Report only the number of lines holding "joints".

DATASET ENTRIES ->
■ ■ ■

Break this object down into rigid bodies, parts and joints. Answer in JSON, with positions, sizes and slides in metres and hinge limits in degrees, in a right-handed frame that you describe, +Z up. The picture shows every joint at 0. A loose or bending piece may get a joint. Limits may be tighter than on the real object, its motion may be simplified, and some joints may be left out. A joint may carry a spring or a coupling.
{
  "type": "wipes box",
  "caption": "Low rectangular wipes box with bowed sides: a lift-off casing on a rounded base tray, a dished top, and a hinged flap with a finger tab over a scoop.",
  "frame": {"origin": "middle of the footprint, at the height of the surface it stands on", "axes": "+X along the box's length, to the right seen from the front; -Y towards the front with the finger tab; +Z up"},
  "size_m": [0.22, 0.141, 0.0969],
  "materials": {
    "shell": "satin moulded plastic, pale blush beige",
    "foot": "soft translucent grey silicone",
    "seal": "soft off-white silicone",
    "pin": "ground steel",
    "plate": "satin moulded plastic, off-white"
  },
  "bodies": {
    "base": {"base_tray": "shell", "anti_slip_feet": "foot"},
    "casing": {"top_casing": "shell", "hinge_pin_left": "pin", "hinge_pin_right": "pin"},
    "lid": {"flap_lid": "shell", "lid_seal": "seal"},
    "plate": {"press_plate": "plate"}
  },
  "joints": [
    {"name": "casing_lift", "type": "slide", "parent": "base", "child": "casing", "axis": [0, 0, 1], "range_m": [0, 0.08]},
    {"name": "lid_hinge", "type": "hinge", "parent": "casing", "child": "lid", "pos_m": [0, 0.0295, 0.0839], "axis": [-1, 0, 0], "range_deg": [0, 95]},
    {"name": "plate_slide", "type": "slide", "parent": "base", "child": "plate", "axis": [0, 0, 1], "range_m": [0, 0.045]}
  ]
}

■ ■ ■

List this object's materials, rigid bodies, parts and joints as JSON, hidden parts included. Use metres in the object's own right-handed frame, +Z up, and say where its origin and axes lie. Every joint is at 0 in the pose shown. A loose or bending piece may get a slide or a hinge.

■ ■ ■

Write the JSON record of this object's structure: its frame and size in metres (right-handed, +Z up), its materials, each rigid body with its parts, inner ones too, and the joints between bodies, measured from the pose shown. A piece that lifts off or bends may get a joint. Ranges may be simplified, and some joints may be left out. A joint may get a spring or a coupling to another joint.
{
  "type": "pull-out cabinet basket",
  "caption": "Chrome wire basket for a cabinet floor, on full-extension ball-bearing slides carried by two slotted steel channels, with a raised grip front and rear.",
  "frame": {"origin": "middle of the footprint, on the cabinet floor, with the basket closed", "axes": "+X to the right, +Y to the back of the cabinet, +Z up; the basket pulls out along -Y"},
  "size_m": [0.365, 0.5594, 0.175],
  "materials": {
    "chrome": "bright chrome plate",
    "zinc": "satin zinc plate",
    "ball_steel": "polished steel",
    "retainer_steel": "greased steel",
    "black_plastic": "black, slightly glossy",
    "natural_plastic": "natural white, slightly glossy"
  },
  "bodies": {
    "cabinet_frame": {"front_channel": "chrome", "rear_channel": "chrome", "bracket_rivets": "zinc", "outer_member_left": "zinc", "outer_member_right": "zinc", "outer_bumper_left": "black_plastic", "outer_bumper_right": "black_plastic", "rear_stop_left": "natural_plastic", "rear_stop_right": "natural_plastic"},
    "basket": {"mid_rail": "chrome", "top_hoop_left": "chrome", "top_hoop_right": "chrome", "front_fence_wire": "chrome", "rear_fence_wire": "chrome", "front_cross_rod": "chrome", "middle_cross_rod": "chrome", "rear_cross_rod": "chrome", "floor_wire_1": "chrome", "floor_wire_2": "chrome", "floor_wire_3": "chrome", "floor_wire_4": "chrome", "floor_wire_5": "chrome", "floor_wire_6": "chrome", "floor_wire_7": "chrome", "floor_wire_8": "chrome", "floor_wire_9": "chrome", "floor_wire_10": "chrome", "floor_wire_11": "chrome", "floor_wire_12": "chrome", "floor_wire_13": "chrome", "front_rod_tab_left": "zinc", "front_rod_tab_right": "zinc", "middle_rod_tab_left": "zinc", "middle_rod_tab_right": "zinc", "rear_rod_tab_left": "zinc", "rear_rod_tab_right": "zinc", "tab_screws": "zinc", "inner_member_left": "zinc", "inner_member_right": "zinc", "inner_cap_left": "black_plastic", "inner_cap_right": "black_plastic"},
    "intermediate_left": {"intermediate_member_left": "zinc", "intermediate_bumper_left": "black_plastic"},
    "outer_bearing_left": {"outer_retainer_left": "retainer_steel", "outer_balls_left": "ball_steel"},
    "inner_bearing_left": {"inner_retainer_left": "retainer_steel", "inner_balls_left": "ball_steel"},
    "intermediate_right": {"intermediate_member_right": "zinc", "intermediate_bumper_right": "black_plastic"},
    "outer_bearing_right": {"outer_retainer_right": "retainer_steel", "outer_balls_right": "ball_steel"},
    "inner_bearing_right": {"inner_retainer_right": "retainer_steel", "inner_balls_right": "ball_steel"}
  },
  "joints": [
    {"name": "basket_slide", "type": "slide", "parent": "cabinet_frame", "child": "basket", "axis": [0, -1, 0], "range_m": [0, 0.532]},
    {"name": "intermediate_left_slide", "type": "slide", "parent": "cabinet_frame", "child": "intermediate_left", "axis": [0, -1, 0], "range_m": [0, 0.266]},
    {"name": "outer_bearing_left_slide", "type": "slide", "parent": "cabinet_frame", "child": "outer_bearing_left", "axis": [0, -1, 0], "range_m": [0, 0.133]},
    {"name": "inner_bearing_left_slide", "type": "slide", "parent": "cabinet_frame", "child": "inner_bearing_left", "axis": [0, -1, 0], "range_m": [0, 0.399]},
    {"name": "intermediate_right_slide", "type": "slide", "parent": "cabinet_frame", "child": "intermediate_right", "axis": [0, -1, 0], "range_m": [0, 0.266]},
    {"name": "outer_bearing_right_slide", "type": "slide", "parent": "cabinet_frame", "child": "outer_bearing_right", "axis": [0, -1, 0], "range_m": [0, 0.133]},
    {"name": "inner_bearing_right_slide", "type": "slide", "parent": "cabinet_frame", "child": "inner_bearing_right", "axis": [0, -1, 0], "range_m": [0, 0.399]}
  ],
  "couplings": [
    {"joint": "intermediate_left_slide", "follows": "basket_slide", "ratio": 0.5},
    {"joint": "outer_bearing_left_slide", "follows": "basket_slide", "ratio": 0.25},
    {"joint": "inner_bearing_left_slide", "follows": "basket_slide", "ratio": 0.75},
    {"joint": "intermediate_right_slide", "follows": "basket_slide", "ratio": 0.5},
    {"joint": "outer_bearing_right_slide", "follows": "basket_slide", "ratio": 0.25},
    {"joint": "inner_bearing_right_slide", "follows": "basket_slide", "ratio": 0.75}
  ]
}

■ ■ ■

RESPONSE TO THIS TASK -> 5